Living by his wits only gets the Kid so far and eventually his aimless life leads him to join a company of soldiers on an ill-advised sortie across the Mexican border. Once across the border, the Kid is catapulted into a life of violence and death. Apache prowl the Mexican desert and wolves track men during the night. Then the Judge finds him once again. He has taken command of a group of hired killers and they have a contract for Indian scalps.

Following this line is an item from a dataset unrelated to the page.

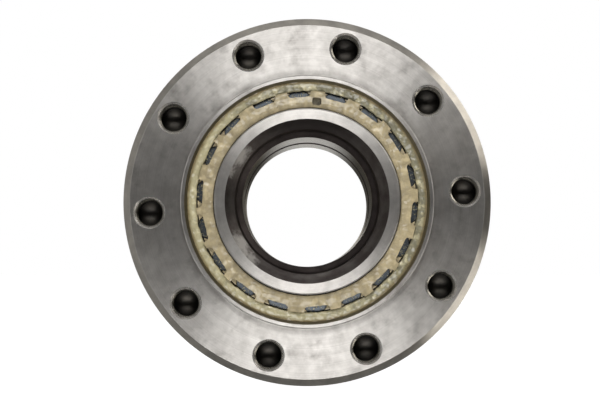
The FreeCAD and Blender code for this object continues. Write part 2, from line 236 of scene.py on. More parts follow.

This is the first Cormac McCarthy book I have ever read. I have very little knowledge of him, apart from Owen Wilson’s mocking caricature in The Royal Tenenbaums. Wes Anderson was a bit on the nose there. This is compelling writing, with the Judge leading his men across the Mexican landscape like Captain Ahab. Is he really a man, or the devil himself? The book is written in a quasi-Biblical language, ripe with hellish imagery and Jacobean excess. The campaign of violence waged by the Americans is unrelenting, slaughtering peaceful villages and rampaging through unsuspecting townships. One scene in particular has a bar-room fight spill out into the street, encountering a funeral procession and resulting in a massacre. For long passages of the book the Kid himself drops out of sight and we are left in the company of the Judge and his right-hand man Glanton, or Toadvine the Kid’s sometime ally. There is also an ex-priest named Tobin, who does not shirk from killing.

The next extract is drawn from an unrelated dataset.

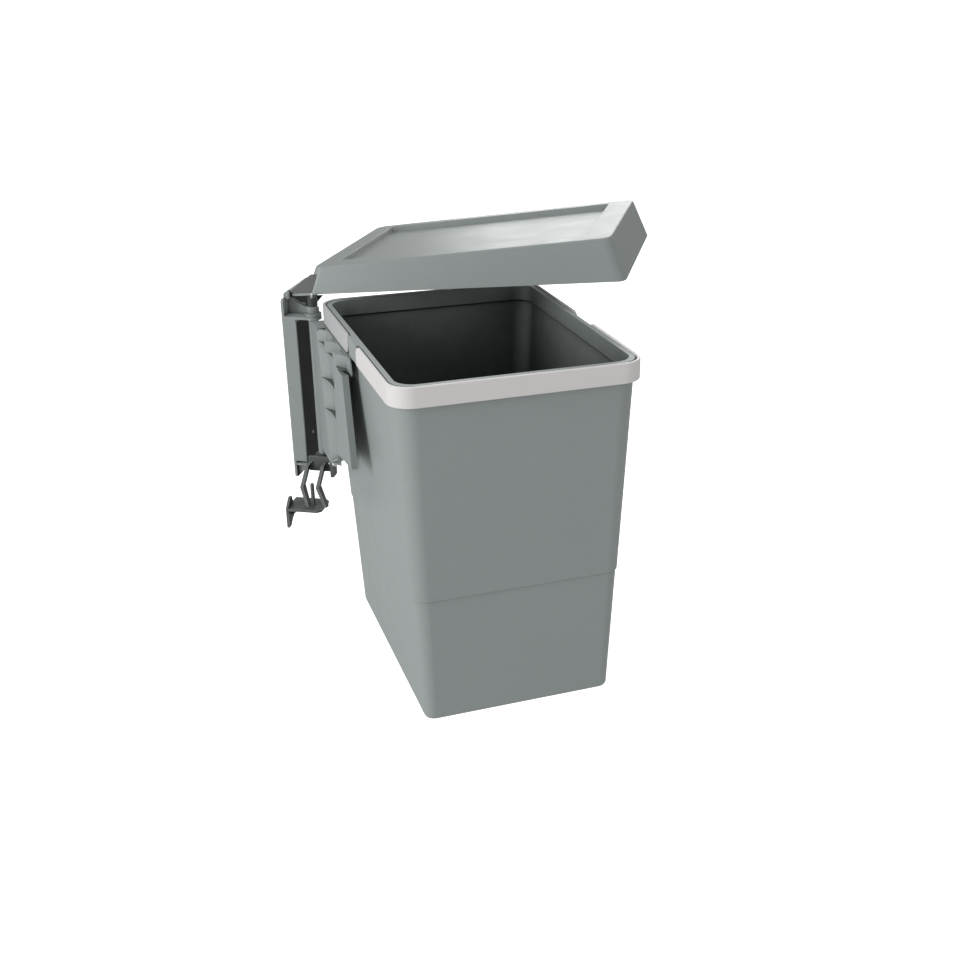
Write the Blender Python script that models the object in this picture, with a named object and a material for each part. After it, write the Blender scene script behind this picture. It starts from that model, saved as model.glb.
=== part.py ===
"""Swing-out waste bin for the inside of a cabinet, in metres, +Z up.

The origin is the centre of the wall plate's back face. +X points away from the cabinet's side wall, +Y into
the cabinet. The bin is shown swung out of the cabinet, with its lid lifted.
"""
import math

import bmesh
import bpy
from mathutils import Vector

# Swing: angle between the bin and the cabinet when swung out, and the way back to the closed place
OPEN_TURN = math.radians(30.0)
CLOSING_TURN = math.radians(60.0)
LID_LIFT = math.radians(4.85)

# Bin seen from its front: width, depth and height over the handles
BIN_WIDTH = 0.224
BIN_DEPTH = 0.294
BIN_HEIGHT = 0.3284
CORNER_RADIUS = 0.021
SIDE_DRAFT = 0.0174
END_DRAFT = 0.0125
FOOT_HEIGHT = 0.0020
FOOT_LENGTH = 0.026
FOOT_WIDTH = 0.010
FOOT_INSET = 0.008
BASE_CORNER = 0.012
BASE_ROUND = 0.003
BASE_ROUND_SHARE = 0.3
SEAM_HEIGHT = 0.126
SEAM_STEP = 0.001
BUCKET_WALL = 0.0022
RIM_DROP = 0.0005

# Handles: two bands that lie round the rim and turn on studs
HANDLE_HEIGHT = 0.0184
HANDLE_WALL = 0.003
HANDLE_GAP = 0.0011
RIM_THICK = 0.0046
RIM_BAND = 0.015
FRONT_ARM = 0.129
REAR_ARM = 0.131
FRONT_END_ROUND = 0.009
STUD_RADIUS = 0.0026
STUD_COVER = 0.0010
STUD_LENGTH = 0.0058
FRONT_STUD_Y = 0.1195
REAR_STUD_Y = 0.1728
BLOCK_FROM_Y = 0.1298
BLOCK_TO_Y = 0.1625
BLOCK_FACE = 0.0009
RIGHT_BLOCK_SET = 0.0018

# Clearances: parts that rest on each other, shafts in their bores, and the overrun of a cut
SEAT = 0.0003
RUNNING = 0.0002
OVERRUN = 0.002

# Swing axis: how far it lies outside the bin's left face and behind its front face
AXIS_OUT = 0.006
AXIS_BACK = 0.2965
PIN_RADIUS = 0.0016
PIN_TOP = 0.3350
PIN_HEAD_RADIUS = 0.003
PIN_HEAD_HEIGHT = 0.002
PIN_TIP = 0.0006
COLLAR_RADIUS = 0.0051
COLLAR_TOP = 0.3312

# Wall bracket, heights above the bin's base, X and Y from the swing axis
PLATE_THICK = 0.0025
PLATE_OUT = 0.0305
PLATE_FRONT = 0.007
PLATE_BACK = 0.062
PLATE_FOOT = 0.1395
PLATE_TOP = 0.3290
PLATE_ROUND = 0.003
SCREW_HOLE_RADIUS = 0.00225
SCREW_HOLE_FRONT = 0.018
SCREW_HOLE_BACK = 0.048
SCREW_HOLE_LOW = 0.170
SCREW_HOLE_HIGH = 0.296
FLANGE_REACH = 0.014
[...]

However, the story promises a final confrontation between the Kid and the Judge, the two of them continually meeting  despite all odds. Here, McCarthy sets up a further contrast, another meridian, this time the divide between a man who thinks he is free and one who knows he is master. The Kid is quick to anger, surly and not given to speak much. The Judge on the other hand waxes lyrical constantly, can be charming and kind in action, capable of speaking many different languages. He is also given to lectures on religion and the law, which he uses to confound those who investigate the crimes committed by his men. Beneath all of his culture and wit beats the heart of a monster, unrelenting and cruel. McCarthy has created a truly diabolical villain, one who would destroy anything he cannot control and wipe away all trace of it.

I can see why Hollywood tries to adapt McCarthy to the screen so often. The imagery of Blood Meridian often feels intensely cinematic. I would argue though that this is more due to the author’s use of language, which flows and ebbs on the page, a quality that would be very difficult to replicate on screen. However, this is bloody and intense plotting, certainly not making for a nice evening’s entertainment. In terms of a masterclass though, as an opportunity to observe a writer in full command of his craft, I thoroughly recommend it.

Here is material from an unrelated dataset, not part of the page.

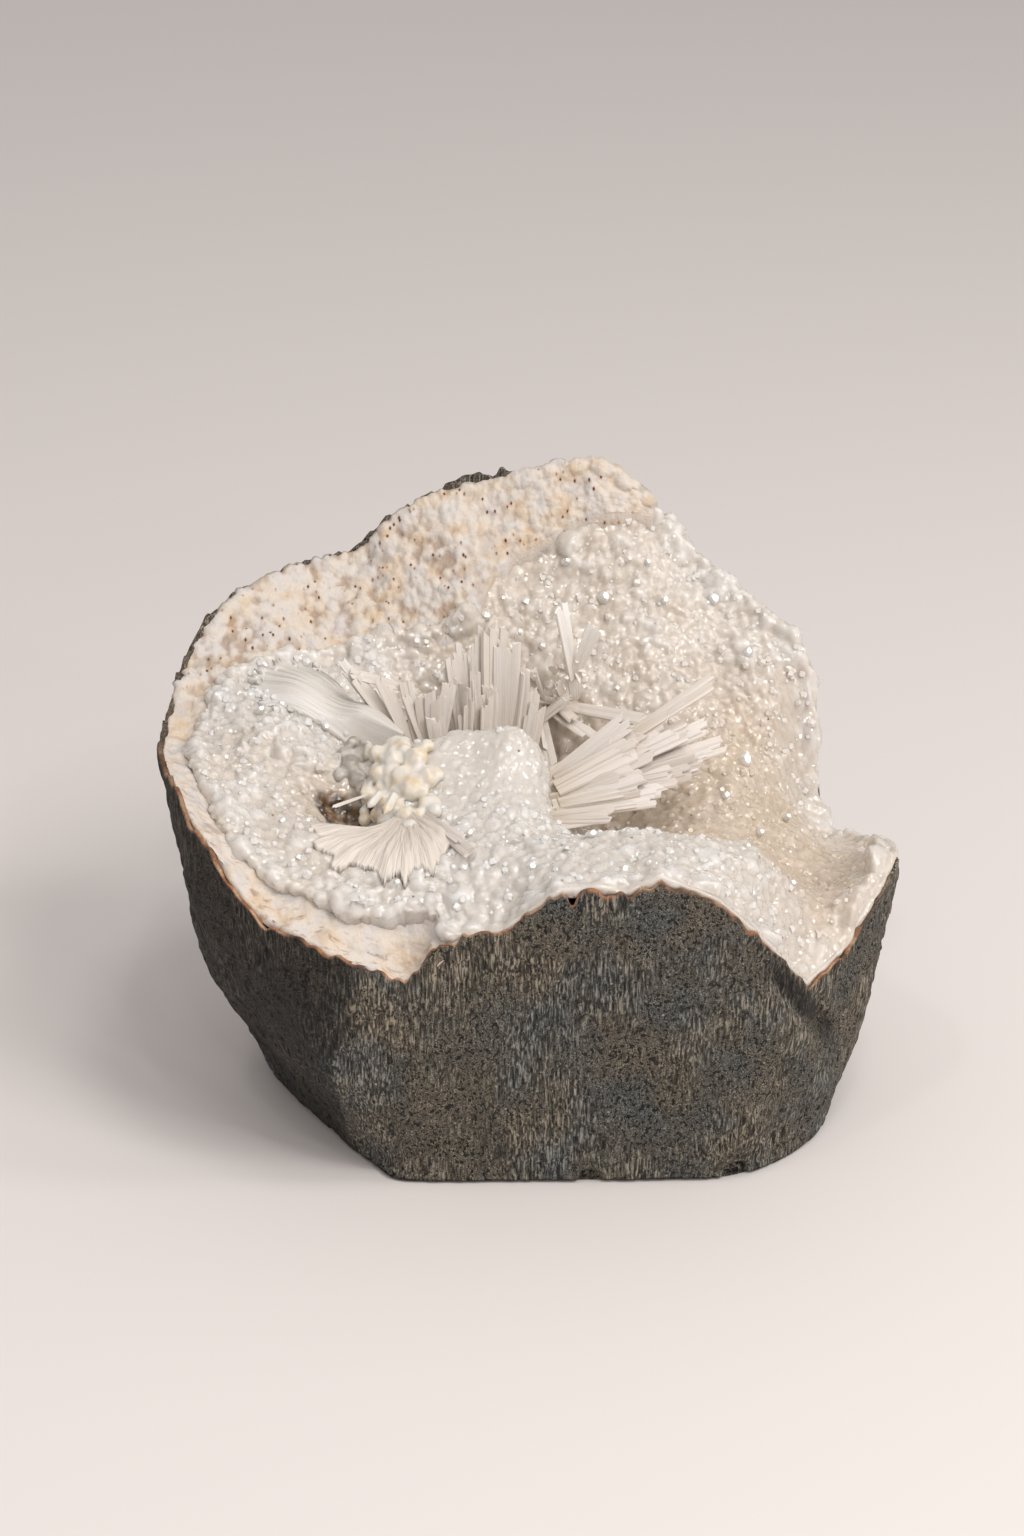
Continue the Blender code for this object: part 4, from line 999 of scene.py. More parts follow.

Seattle used to be an uncomplicated trading town fed and fattened by gold in Alaska, and then it had dissolved into a nightmare city filled with gas and the walking dead. But people had stayed. People had come back. And they’d adapted.

Whelp, (spit!) looks like we gots ourselves a steampunk novel! And what a delightful rip-roaring yarn it is too. With Boneshaker Priest essays an alternate America, with the town of Seattle abandoned in the wake of a catastrophic man-made disaster. Or has it?

The civil war between the Confederacy and the Union continues to be waged. The Klondike gold rush happened over a decade earlier than in real-time, drawing thousands to the environs of the one-time fishing village of Seattle. The Russians never successfully sold off Alaska. Oh, and there are zombies.

Leviticus Blue was a mad inventor who designed the Boneshaker, a device that could burrow through the earth. Instead of delivering it to the Russians as promised, to aid in their attempts to recover gold from the frozen tundra of Alaska, Blue used it to rob the vaults of the city’s banking district. This led to earthquakes, collapsing buildings and an untold number of deaths. Blue’s creation also caused a strange gas to be released into the atmosphere, slowly poisoning Seattle’s city dwellers.

The gas came to be known as the Blight, killing its victims before resurrecting them as the shambling creatures called  Rotters. In an effort to contain the Blight a wall has been erected around the city of Seattle. Life went on, those who survived moved to the Outskirts, where Leviticus Blue’s name was a curse.

Which would be fine, but for his widow Briar who has been left to live with the actions of her mad husband. She has struggled to raise their son Zeke on a menial income, suffering abuse from their neighbours, and not even able to retreat to the safety of her maiden name with her father regarded a traitor for rescuing prisoners left for dead during the Blight outbreak. Zeke, now aged fifteen, has many questions Briar cannot answer and in frustration at being trapped in poverty decides to cross the wall into the Blight equipped only with a breathing mask and torn scraps of old maps.

Boneshaker is the story of a mother braving a multitude of dangers to rescue her son. Briar encounters zeppelin pirates, marauding Rotters, and the machinations of the strange Dr Minnericht who controls the lives of those who remain behind the wall. Briar Wilkes is a heroine giving the likes of Aliens’ Ellen Ripley a run for her money, driven by a fierce desire to protect her son, but also able to blow a zombie’s head off with a single gunshot.

Priest invests great effort in describing the period detail while ruefully confessing the changes she has made to the historical timeline facilitating the advent of zombies in 1880s Seattle. The addition of steampunk  standards such as prosthetic limbs, sophisticated suits of armour with built-in breathing apparatus and yes, sonic disruptors, is all part of the fun. It’s a swashbuckling historical novel that doesn’t pretend to verisimilitude, except when it’s convenient. Chapters switch from Briar’s point of view to that of Zeke and it’s always nice to see well written, colourful and strong female characters, such as Lucy the one-armed cyborg and Princess Angeline who’s a dab hand with a knife.

Boneshaker is a fun work of steampunk and alternate history. It’s a breezy ride with a good eye for period detail, melancholic in tone with a kick-ass heroine. Really, what more could you ask for?